Recorded data:
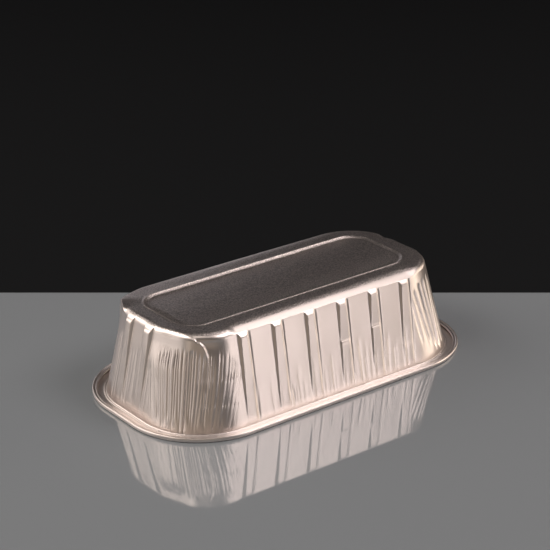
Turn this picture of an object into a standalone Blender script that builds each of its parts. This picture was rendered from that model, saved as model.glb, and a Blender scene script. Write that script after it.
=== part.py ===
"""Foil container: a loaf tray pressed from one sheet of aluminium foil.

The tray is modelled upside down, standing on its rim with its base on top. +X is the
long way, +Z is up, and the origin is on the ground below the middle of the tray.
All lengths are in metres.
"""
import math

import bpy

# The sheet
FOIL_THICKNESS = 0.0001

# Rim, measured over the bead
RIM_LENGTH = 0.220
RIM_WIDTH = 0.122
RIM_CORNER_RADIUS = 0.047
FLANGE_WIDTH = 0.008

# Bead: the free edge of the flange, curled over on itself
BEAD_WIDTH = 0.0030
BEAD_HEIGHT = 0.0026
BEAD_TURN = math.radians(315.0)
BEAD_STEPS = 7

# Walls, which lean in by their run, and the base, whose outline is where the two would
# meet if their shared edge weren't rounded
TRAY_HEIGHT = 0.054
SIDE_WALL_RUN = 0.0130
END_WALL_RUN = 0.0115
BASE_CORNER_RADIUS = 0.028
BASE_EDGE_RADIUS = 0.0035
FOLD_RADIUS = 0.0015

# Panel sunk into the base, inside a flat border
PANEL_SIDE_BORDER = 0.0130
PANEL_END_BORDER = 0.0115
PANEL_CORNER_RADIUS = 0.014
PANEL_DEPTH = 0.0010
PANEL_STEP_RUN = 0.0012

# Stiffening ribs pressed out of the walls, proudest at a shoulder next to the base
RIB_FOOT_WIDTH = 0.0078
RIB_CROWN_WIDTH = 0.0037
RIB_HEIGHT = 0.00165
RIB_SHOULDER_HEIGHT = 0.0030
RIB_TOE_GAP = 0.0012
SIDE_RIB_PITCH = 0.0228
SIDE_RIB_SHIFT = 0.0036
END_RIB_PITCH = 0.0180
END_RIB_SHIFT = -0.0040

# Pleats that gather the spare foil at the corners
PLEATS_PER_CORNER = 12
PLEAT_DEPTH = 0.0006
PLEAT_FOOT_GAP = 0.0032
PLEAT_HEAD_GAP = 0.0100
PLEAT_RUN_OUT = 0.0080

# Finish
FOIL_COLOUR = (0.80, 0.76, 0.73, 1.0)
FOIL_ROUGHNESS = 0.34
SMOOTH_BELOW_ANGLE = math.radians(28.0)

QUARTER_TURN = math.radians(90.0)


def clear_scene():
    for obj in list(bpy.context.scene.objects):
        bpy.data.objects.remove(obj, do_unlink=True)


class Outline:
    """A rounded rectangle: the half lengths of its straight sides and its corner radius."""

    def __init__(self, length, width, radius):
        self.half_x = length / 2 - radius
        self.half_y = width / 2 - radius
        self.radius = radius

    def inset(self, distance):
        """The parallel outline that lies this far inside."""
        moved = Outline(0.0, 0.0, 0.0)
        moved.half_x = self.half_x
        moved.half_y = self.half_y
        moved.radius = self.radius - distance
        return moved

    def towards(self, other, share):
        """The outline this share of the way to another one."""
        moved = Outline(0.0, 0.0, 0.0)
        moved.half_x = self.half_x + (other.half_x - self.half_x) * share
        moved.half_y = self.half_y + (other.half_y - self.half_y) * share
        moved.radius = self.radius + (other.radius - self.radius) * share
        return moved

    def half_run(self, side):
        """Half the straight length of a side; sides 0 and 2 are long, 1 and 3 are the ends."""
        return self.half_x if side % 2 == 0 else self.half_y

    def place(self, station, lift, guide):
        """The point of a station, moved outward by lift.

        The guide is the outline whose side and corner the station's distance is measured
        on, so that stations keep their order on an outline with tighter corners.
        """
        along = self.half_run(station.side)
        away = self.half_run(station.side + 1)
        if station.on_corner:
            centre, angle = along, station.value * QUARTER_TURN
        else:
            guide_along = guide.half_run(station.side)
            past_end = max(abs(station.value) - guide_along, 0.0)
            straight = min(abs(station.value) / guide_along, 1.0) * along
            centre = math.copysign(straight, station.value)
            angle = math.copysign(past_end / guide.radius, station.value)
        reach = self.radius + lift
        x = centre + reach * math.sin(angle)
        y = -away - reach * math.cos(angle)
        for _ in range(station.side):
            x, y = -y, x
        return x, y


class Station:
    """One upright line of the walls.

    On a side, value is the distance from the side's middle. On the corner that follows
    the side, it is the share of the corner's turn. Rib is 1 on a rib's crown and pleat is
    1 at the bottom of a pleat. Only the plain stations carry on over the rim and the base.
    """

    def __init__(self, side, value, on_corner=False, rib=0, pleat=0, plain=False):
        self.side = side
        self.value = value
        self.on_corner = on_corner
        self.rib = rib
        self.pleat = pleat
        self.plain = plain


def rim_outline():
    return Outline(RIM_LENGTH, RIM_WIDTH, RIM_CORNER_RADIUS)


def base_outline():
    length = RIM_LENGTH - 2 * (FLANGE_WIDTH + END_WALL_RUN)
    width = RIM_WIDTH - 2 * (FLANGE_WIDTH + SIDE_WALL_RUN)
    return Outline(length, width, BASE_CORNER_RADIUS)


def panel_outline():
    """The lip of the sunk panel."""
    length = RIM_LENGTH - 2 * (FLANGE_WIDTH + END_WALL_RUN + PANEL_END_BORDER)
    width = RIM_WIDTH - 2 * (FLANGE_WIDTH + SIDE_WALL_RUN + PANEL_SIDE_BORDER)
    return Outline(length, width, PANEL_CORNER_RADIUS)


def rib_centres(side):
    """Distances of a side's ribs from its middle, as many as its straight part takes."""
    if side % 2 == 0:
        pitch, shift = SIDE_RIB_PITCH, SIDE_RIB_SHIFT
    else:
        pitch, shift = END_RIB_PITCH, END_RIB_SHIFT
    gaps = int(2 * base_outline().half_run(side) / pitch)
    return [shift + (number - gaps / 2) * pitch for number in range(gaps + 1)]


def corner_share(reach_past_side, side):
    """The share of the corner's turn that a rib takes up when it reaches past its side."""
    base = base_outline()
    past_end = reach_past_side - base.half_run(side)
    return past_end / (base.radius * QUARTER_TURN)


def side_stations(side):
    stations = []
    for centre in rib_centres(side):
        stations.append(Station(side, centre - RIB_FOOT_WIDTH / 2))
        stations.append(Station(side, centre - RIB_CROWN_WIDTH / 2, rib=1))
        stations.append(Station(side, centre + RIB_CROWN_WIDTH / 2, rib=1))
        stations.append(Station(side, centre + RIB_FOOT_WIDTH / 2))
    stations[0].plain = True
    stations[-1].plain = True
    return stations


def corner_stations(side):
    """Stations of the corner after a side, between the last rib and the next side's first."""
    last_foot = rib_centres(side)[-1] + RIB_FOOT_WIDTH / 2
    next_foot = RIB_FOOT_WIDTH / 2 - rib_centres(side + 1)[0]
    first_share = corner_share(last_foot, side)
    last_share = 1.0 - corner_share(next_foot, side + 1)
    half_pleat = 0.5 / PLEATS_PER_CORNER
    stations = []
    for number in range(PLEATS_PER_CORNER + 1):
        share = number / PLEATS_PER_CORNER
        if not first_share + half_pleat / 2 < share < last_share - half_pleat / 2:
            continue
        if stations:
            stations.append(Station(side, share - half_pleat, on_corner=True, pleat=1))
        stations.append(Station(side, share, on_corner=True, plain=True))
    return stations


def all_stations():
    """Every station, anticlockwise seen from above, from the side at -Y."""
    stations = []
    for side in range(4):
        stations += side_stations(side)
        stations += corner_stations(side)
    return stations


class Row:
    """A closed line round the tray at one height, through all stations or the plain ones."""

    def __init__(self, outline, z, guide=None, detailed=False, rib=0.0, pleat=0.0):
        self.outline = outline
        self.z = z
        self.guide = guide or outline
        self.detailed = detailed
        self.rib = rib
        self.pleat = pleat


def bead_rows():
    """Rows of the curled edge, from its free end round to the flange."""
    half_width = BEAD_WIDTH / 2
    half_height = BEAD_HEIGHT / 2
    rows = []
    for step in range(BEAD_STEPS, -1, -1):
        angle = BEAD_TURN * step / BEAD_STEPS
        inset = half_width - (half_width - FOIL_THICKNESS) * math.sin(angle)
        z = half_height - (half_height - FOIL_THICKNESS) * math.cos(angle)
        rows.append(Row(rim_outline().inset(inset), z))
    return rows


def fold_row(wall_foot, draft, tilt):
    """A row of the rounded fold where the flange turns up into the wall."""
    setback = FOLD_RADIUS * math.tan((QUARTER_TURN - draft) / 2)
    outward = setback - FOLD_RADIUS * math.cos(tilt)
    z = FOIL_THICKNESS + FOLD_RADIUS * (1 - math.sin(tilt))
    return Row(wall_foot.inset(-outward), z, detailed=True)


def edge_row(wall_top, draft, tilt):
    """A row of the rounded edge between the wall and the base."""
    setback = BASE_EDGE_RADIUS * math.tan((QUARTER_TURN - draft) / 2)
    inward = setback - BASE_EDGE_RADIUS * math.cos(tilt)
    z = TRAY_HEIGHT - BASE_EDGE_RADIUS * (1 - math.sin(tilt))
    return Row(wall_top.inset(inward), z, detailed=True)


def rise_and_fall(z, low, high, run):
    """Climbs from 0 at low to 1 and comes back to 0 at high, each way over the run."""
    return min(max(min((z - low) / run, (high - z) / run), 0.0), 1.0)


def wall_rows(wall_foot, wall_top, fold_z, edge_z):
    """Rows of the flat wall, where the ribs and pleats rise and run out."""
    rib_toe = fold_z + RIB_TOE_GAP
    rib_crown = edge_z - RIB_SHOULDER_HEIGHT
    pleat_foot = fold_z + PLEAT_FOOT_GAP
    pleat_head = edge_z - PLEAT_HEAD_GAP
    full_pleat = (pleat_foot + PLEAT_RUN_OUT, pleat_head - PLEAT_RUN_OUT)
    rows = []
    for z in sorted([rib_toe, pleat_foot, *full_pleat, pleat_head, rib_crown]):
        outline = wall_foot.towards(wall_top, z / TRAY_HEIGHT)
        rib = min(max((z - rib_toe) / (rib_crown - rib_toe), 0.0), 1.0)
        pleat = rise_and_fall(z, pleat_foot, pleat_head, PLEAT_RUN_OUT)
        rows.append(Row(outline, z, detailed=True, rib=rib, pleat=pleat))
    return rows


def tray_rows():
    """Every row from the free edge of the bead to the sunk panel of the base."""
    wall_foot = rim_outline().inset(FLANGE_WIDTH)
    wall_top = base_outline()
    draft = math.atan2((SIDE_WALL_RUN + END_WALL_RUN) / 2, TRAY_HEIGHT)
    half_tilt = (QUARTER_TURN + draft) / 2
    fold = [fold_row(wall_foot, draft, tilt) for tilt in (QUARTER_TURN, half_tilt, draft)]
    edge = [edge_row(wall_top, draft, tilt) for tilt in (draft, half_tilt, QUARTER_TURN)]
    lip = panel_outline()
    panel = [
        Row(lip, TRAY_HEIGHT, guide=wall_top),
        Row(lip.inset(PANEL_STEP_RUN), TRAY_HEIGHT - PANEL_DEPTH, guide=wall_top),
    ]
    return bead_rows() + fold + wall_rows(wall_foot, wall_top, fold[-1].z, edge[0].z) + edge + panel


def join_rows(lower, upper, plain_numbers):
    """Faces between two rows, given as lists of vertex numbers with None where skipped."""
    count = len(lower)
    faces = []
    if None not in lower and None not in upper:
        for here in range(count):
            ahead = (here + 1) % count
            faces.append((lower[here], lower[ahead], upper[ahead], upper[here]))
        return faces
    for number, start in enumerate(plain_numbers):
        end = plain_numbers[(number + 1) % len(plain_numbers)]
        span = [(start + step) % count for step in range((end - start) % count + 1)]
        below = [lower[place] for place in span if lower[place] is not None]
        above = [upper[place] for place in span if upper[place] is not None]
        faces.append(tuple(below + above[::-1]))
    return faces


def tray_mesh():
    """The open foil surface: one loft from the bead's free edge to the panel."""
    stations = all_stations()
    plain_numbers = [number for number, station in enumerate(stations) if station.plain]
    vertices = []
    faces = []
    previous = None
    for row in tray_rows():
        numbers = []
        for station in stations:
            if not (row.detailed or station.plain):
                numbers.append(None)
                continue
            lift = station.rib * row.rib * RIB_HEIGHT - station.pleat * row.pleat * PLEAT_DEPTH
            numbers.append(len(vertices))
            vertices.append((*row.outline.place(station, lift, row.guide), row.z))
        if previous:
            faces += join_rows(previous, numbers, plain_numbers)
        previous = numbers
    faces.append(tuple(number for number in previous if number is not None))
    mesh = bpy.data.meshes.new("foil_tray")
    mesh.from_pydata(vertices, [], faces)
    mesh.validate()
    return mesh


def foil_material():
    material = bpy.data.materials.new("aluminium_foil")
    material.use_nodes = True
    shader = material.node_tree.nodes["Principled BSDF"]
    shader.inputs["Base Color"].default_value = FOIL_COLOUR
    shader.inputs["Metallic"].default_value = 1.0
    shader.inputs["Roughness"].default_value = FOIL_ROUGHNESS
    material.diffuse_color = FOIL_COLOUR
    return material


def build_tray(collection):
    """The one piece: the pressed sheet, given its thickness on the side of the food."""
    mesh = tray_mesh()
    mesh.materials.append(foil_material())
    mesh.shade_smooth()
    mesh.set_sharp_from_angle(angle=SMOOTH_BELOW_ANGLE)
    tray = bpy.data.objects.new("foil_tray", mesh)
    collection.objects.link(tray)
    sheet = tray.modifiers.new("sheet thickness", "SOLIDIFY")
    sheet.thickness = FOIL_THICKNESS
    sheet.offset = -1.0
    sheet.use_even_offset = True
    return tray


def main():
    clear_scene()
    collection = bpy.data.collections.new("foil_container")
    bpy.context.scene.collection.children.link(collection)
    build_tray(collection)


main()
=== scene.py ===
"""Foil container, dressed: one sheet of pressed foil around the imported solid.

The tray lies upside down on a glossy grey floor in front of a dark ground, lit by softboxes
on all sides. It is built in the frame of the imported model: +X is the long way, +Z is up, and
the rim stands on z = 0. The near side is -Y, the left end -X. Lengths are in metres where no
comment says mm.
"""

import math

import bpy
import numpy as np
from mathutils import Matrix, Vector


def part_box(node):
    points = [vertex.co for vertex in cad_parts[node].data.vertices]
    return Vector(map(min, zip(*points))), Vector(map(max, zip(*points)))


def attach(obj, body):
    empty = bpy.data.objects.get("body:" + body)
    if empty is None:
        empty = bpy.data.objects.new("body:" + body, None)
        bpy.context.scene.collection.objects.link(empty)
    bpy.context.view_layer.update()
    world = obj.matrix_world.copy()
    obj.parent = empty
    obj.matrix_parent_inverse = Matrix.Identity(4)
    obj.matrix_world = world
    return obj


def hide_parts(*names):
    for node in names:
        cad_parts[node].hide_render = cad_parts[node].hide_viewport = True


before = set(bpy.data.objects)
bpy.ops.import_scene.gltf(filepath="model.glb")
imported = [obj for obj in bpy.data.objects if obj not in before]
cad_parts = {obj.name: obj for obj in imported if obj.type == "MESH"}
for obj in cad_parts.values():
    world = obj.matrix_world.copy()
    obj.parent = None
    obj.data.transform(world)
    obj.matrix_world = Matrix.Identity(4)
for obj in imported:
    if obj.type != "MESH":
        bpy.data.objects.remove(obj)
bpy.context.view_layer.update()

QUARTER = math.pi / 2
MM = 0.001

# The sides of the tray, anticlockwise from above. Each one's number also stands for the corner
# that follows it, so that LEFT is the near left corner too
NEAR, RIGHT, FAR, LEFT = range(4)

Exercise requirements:
Write out, exactly as they stand, the lines from the one containing "bpy.context.scene.collection.objects.link(empty)" through the one containing "obj.parent = None", both ends included.

Result:
        bpy.context.scene.collection.objects.link(empty)
    bpy.context.view_layer.update()
    world = obj.matrix_world.copy()
    obj.parent = empty
    obj.matrix_parent_inverse = Matrix.Identity(4)
    obj.matrix_world = world
    return obj


def hide_parts(*names):
    for node in names:
        cad_parts[node].hide_render = cad_parts[node].hide_viewport = True


before = set(bpy.data.objects)
bpy.ops.import_scene.gltf(filepath="model.glb")
imported = [obj for obj in bpy.data.objects if obj not in before]
cad_parts = {obj.name: obj for obj in imported if obj.type == "MESH"}
for obj in cad_parts.values():
    world = obj.matrix_world.copy()
    obj.parent = None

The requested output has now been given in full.